* Begin *
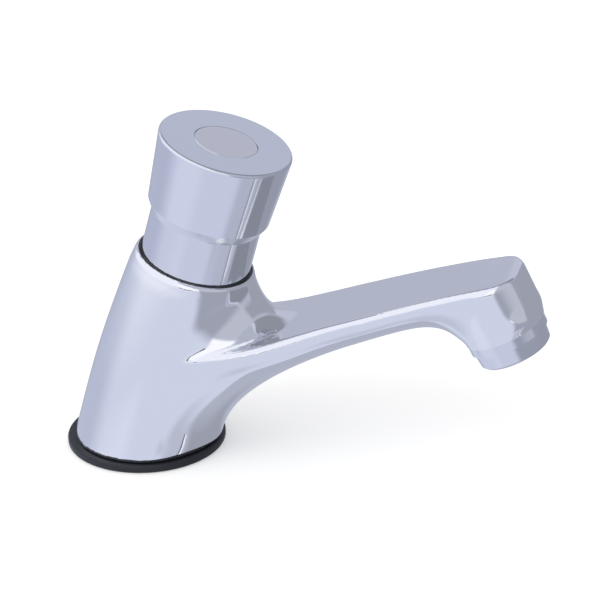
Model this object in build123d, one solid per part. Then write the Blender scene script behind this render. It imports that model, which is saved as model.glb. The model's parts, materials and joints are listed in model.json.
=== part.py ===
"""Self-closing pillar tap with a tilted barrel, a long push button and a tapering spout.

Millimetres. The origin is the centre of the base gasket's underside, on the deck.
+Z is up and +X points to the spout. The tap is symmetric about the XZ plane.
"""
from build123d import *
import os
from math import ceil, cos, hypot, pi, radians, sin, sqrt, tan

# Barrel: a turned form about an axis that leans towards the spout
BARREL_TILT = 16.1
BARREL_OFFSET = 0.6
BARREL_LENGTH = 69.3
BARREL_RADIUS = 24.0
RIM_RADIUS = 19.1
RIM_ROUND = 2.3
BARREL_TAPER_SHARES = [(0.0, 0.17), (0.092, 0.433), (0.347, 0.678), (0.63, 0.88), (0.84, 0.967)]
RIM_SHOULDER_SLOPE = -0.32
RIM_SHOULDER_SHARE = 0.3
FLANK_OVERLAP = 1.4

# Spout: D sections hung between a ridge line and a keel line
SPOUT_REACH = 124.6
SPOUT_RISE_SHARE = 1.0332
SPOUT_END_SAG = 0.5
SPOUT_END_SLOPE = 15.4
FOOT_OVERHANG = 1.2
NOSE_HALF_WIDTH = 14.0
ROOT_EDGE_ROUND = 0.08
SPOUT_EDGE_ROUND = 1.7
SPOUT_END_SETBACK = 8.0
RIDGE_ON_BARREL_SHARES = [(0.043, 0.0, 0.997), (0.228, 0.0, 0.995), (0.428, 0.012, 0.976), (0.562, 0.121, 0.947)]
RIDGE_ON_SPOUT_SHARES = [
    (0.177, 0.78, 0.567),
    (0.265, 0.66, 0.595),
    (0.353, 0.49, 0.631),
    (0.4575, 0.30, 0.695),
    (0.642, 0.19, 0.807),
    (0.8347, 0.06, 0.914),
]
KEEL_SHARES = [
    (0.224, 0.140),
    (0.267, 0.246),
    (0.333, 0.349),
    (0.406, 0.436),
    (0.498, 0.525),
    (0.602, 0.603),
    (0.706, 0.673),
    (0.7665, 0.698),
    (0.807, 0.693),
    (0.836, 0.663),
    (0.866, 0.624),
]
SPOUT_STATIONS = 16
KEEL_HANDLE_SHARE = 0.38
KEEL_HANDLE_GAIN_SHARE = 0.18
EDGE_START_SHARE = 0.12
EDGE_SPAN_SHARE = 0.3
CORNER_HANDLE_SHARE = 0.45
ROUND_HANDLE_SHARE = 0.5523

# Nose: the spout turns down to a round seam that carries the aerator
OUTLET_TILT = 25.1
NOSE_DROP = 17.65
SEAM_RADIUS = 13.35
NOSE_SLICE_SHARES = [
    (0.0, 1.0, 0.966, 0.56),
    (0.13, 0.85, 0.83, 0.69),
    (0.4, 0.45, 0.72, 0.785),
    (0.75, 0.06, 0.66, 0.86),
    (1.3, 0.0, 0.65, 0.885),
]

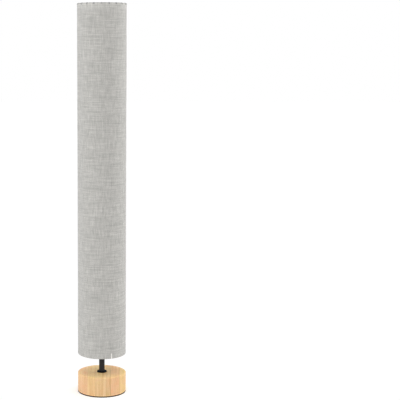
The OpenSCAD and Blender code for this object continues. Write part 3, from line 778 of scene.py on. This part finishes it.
* End *
- _TASK_
From the top of the listing above, restate each line word for word up to and including the line with "ROUND_HANDLE_SHARE = 0.5523"; add nothing else.

- _REPLY_
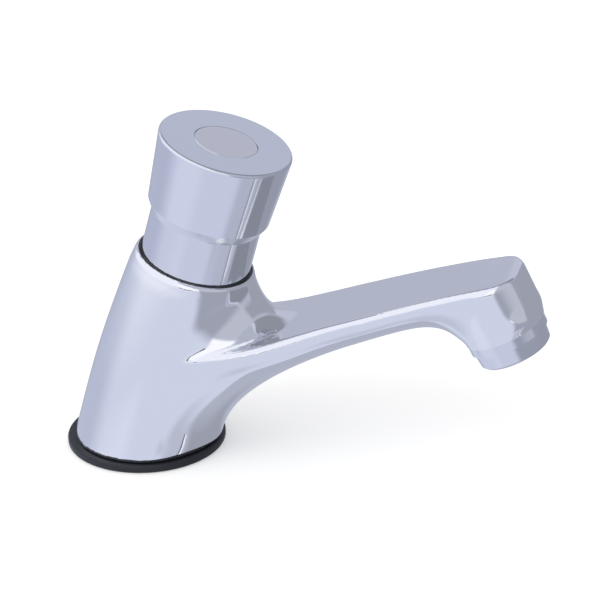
Model this object in build123d, one solid per part. Then write the Blender scene script behind this render. It imports that model, which is saved as model.glb. The model's parts, materials and joints are listed in model.json.
=== part.py ===
"""Self-closing pillar tap with a tilted barrel, a long push button and a tapering spout.

Millimetres. The origin is the centre of the base gasket's underside, on the deck.
+Z is up and +X points to the spout. The tap is symmetric about the XZ plane.
"""
from build123d import *
import os
from math import ceil, cos, hypot, pi, radians, sin, sqrt, tan

# Barrel: a turned form about an axis that leans towards the spout
BARREL_TILT = 16.1
BARREL_OFFSET = 0.6
BARREL_LENGTH = 69.3
BARREL_RADIUS = 24.0
RIM_RADIUS = 19.1
RIM_ROUND = 2.3
BARREL_TAPER_SHARES = [(0.0, 0.17), (0.092, 0.433), (0.347, 0.678), (0.63, 0.88), (0.84, 0.967)]
RIM_SHOULDER_SLOPE = -0.32
RIM_SHOULDER_SHARE = 0.3
FLANK_OVERLAP = 1.4

# Spout: D sections hung between a ridge line and a keel line
SPOUT_REACH = 124.6
SPOUT_RISE_SHARE = 1.0332
SPOUT_END_SAG = 0.5
SPOUT_END_SLOPE = 15.4
FOOT_OVERHANG = 1.2
NOSE_HALF_WIDTH = 14.0
ROOT_EDGE_ROUND = 0.08
SPOUT_EDGE_ROUND = 1.7
SPOUT_END_SETBACK = 8.0
RIDGE_ON_BARREL_SHARES = [(0.043, 0.0, 0.997), (0.228, 0.0, 0.995), (0.428, 0.012, 0.976), (0.562, 0.121, 0.947)]
RIDGE_ON_SPOUT_SHARES = [
    (0.177, 0.78, 0.567),
    (0.265, 0.66, 0.595),
    (0.353, 0.49, 0.631),
    (0.4575, 0.30, 0.695),
    (0.642, 0.19, 0.807),
    (0.8347, 0.06, 0.914),
]
KEEL_SHARES = [
    (0.224, 0.140),
    (0.267, 0.246),
    (0.333, 0.349),
    (0.406, 0.436),
    (0.498, 0.525),
    (0.602, 0.603),
    (0.706, 0.673),
    (0.7665, 0.698),
    (0.807, 0.693),
    (0.836, 0.663),
    (0.866, 0.624),
]
SPOUT_STATIONS = 16
KEEL_HANDLE_SHARE = 0.38
KEEL_HANDLE_GAIN_SHARE = 0.18
EDGE_START_SHARE = 0.12
EDGE_SPAN_SHARE = 0.3
CORNER_HANDLE_SHARE = 0.45
ROUND_HANDLE_SHARE = 0.5523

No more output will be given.